I was feeling pretty worried by this, so I basically went on a social media blackout. I continued every other aspect of my life as normal, but stopped sharing it on Facebook or anything else. What I didn’t think about though was even if I wasn’t tagged he would still be able to find me. I regularly go to the same two club nights every week, and sometimes I get a club photo when I’m there. I usually don’t even get tagged in it but he didn’t need that to be able to find me.

Somehow he came across my photo and must have made the connection that I go to the same club nights every week. Because I wasn’t tagged in those photos I didn’t get notifications but when I looked at them later he had liked every one I had basically ever been in.

What happened next?

I was out with my sports team on a social, and I felt a tap on my shoulder. I assumed it would be someone from the team or someone else I knew, but I whirled around to find a stranger standing there. It took me a few seconds to work out who he was. He didn’t actually say anything but once I worked it out I was completely freaked and hurried to get out of there with some friends. Once I got home I felt better but now he knew where I went I didn’t feel safe going there. This was the first time it had impacted on my normal life – now I didn’t feel safe going to clubs.

Did you tell anyone?

I told the friends who I had been with on the night we saw him. The next couple of weeks when they went out they told me they saw him alone at the edge of the club. One of the girls even said he had approached her and asked her where her friend was.

Did it escalate at all?

Yeah, badly. I had deleted Tinder, hoping that would be the end of it, but hidden in a folder on my phone was another dating app, called Happn. Happn is an app that when you walk past someone who also has the app it gives you a notification that shows who you passed and from there you can contact them.

I never check the app as I only downloaded it as a matter of interest, but clearly this guy did. I don’t know exactly how he found where I lived but slowly the number of times I passed him increased until he was passing me every single day. My road is far away from anything useful and a dead end, so you would only go down it if you lived on it.
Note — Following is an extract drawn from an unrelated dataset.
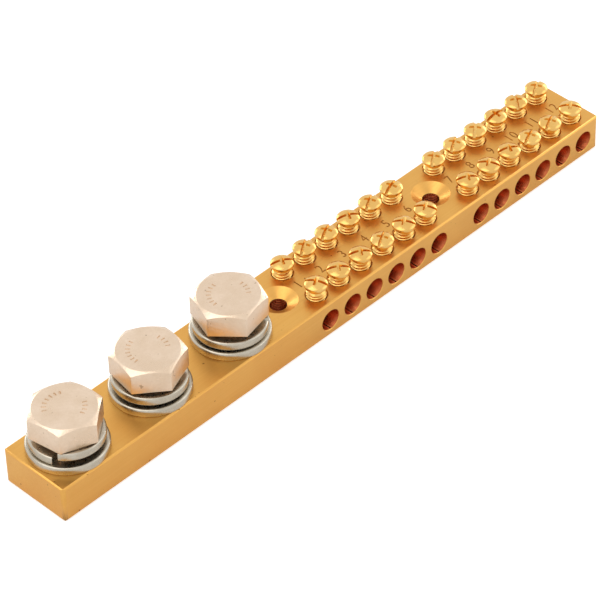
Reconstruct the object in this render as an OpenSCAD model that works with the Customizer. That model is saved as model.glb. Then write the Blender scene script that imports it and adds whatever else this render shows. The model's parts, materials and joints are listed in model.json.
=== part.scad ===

I also live two houses from the end, so unless he lived next door to me he would have no reason to come down the road.

What happened next?

It was a Sunday afternoon in mid-May when I was sat outside in our garden. Our doorbell rang, and because two of my flatmates had gone home and another was at a society meeting, I went to answer it. I opened the door to find him standing there, smiling directly at me. It took me a few seconds to work out what was going on, but the second I did I slammed the door shut. He rang the bell again and again, but I went and hid in my room with the door locked. When my flatmate came back from her meeting I told her everything in tears.

Was that the end of it?

No. From that moment onwards he came to our house nearly every day. I felt so embarrassed about it and like it was my fault that I couldn’t even tell my parents, the university or the police what was going on. Eventually I was so stressed by it that I was hiding in my room all the time, never going to anything I was invited to, and my whole life started to suffer. But every day at some point he would be there staring at the house. It reached the point where I felt unsafe living at my house so had to move in with some friends who lived the other side of university where he couldn’t find me.

How are you now?

I’m better, but I don’t think I will ever truly recover from this experience. I feel a lot safer as he’s moved away from the area and joined the army, though it’s worrying to think he is someone who is supposed to be protecting others. I have found it virtually impossible to consider dating since then, and I don’t know if I will ever try and meet someone via the internet again.

I spend a lot of time warning others about the dangers of dating applications, but most people seem to shrug it off as something that won’t happen to them. I would like everyone to know that it can be dangerous, and to be careful when you consider giving out details. It doesn’t take much for someone who knows your first name and has a picture to find you.

*Name has been changed to protect her identity.